Silviu fiel in jungen Jahren schon auf, dass er mit der Musik, die andere hörten, nichts anfangen konnte. Was ihn viel mehr beschäftigte, war der Soundtrack seiner Computerspiele. Aus Neugier legte er einmal eins dieser Spiele in einen Discman ein. Er fand heraus, dass man so die Tonspur abspielen kann. „Wenn man kein Internet hat, wird man kreativ“, sagt er. Seine Kindheit verbrachte Silviu in Rumänien. Um im Netz zu surfen, musste man damals ins Internetcafé gehen. Später in Deutschland wird das Internet zum Katalysator für seinen breit gefächerten Musikgeschmack.

Es stellt sich heraus, dass einer seiner Klassenkameraden ähnlich musikaffin ist. Jener Schulfreund stellt den Kontakt zwischen Top Shotta und dem Münchner Basswerkstatt-Kollektiv her. Die Jungs überrumpeln Silviu, überreden ihn aufzulegen. Er sucht nach Wegen, sich aktiver in der Szene zu etablieren und wagt den Schritt zum Musikmachen. „Auflegen alleine reicht heutzutage nicht mehr, um in der Szene Fuß zu fassen“, sagt er. „Jeder kann sich heute für minimale Investitionen einen Controller und Software holen, dadurch hat das Handwerk an Wertschätzung verloren.“

Insgeheim erhofft sich Silviu, als Top Shotta und mit seinem Label langfristig finanziell unabhängig zu machen. Gleichzeitig weiß er, dass er es mit seiner Art von Musik sehr schwer hat, die Massen zu erreichen.

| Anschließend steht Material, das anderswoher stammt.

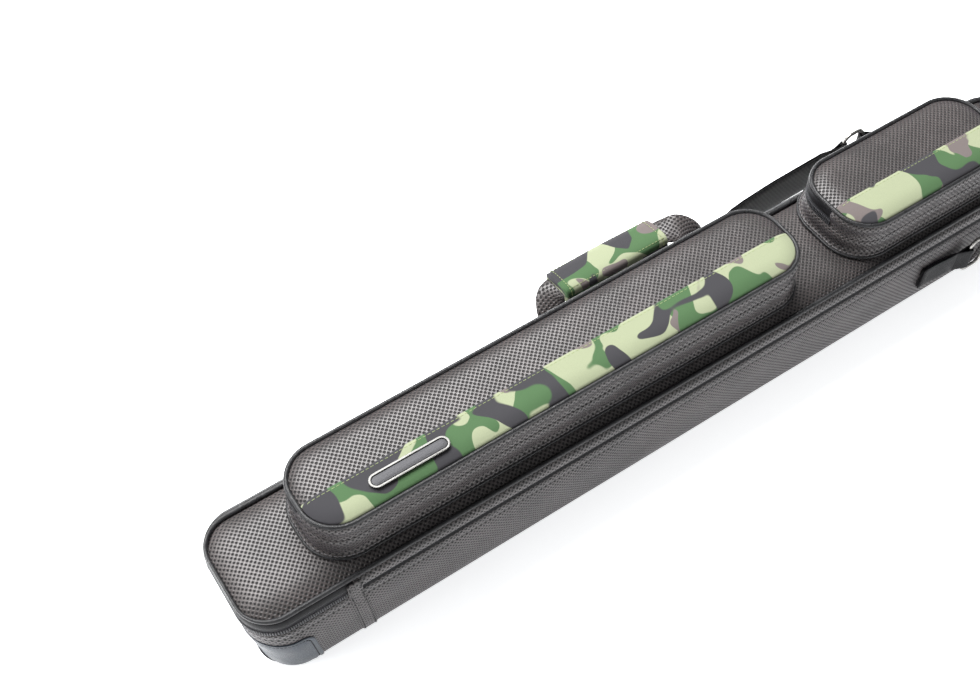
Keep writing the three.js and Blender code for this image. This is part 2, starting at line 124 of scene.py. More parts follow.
class Outline:
    """A rounded rectangle, walked counterclockwise from the middle of its near side."""

    def __init__(self, lo, hi, radius, shrink=0):
        self.cx, self.cy = (lo[0] + hi[0]) / 2, (lo[1] + hi[1]) / 2
        self.hx, self.hy = (hi[0] - lo[0]) / 2 - shrink, (hi[1] - lo[1]) / 2 - shrink
        self.radius = radius
        self.sx, self.sy = self.hx - radius, self.hy - radius
        self.arc = radius * pi / 2
        self.legs = [self.sx, 2 * self.sy, 2 * self.sx, 2 * self.sy, self.sx]
        self.length = sum(self.legs) + 4 * self.arc

    def at(self, run):
        """The point, outward normal and run at a distance along the outline."""
        left = run % self.length
        starts = [(0, -self.hy), (self.hx, -self.sy), (self.sx, self.hy), (-self.hx, self.sy),
                  (-self.sx, -self.hy)]
        centres = [(self.sx, -self.sy), (self.sx, self.sy), (-self.sx, self.sy), (-self.sx, -self.sy)]
        for k, leg in enumerate(self.legs):
            angle = (k - 1) * pi / 2
            if left <= leg or k == 4:
                nx, ny = cos(angle), sin(angle)
                x, y = starts[k][0] - ny * left, starts[k][1] + nx * left
                return self.cx + x, self.cy + y, nx, ny, run
            left -= leg
            if left < self.arc:
                angle += left / self.radius
                nx, ny = cos(angle), sin(angle)
                x, y = centres[k][0] + self.radius * nx, centres[k][1] + self.radius * ny
                return self.cx + x, self.cy + y, nx, ny, run
            left -= self.arc

    def stations(self, start=0.0, end=None, step=9.0, corner=12):
        """Stations all round, or from one run to another."""
        closed = end is None
        end = self.length if closed else end
        marks, run = [], 0.0
        for k, leg in enumerate(self.legs):
            parts = max(1, ceil(leg / step))
            marks += [run + leg * i / parts for i in range(parts)]
            run += leg
            if k < 4:
                marks += [run + self.arc * i / corner for i in range(corner)]
                run += self.arc
        turns = [m + turn * self.length for turn in (-1, 0, 1) for m in marks]
        runs = sorted(m for m in turns if start + 0.01 < m < end - 0.01)
        return [self.at(r) for r in [start, *runs, *([] if closed else [end])]]

    def walk(self, count):
        """Evenly spaced stations all round, the first one again at the end."""
        return [self.at(self.length * i / count) for i in range(count + 1)]

    def inset(self, x, y):
        """How far inside the outline a point lies."""
        qx, qy = abs(x - self.cx) - self.sx, abs(y - self.cy) - self.sy
        return self.radius - hypot(max(qx, 0), max(qy, 0)) - min(max(qx, qy), 0)

    def medial(self, x):
        """The nearest point to a place on the outline's middle line."""
        reach = max(self.hx - self.hy, 0)
        return min(max(x, self.cx - reach), self.cx + reach), self.cy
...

Aus dem Radio-Container ertönt ein Track, den Silviu kennt. In der Ruffhouse-Radio-Show sind gerade zwei Gast-DJs am Werk. Er eilt hinein und plärrt im Jamaika-UK-Slang eine Ansage ins Mikrofon. In und um den Container herum haben sich ein Dutzend Mandems versammelt. Auf diesen Track scheinen sie besonders anzusprechen, zumindest tanzen die meisten. Es gibt genug Menschen, die diese Musik und die Szene, die sie umgibt, verstehen. Eine Willkommenskultur kann man München gegenüber neuen Szenen aber leider nicht nachsagen. Deswegen finden Events nur in kleinen Clubs, am Stadtrand oder illegal statt. Top Shotta und die Ruffhouse-Gang schaffen es gerade, aus

den Grenzen der Stadt auszubrechen: Wer es in München schafft, der schafft es überall.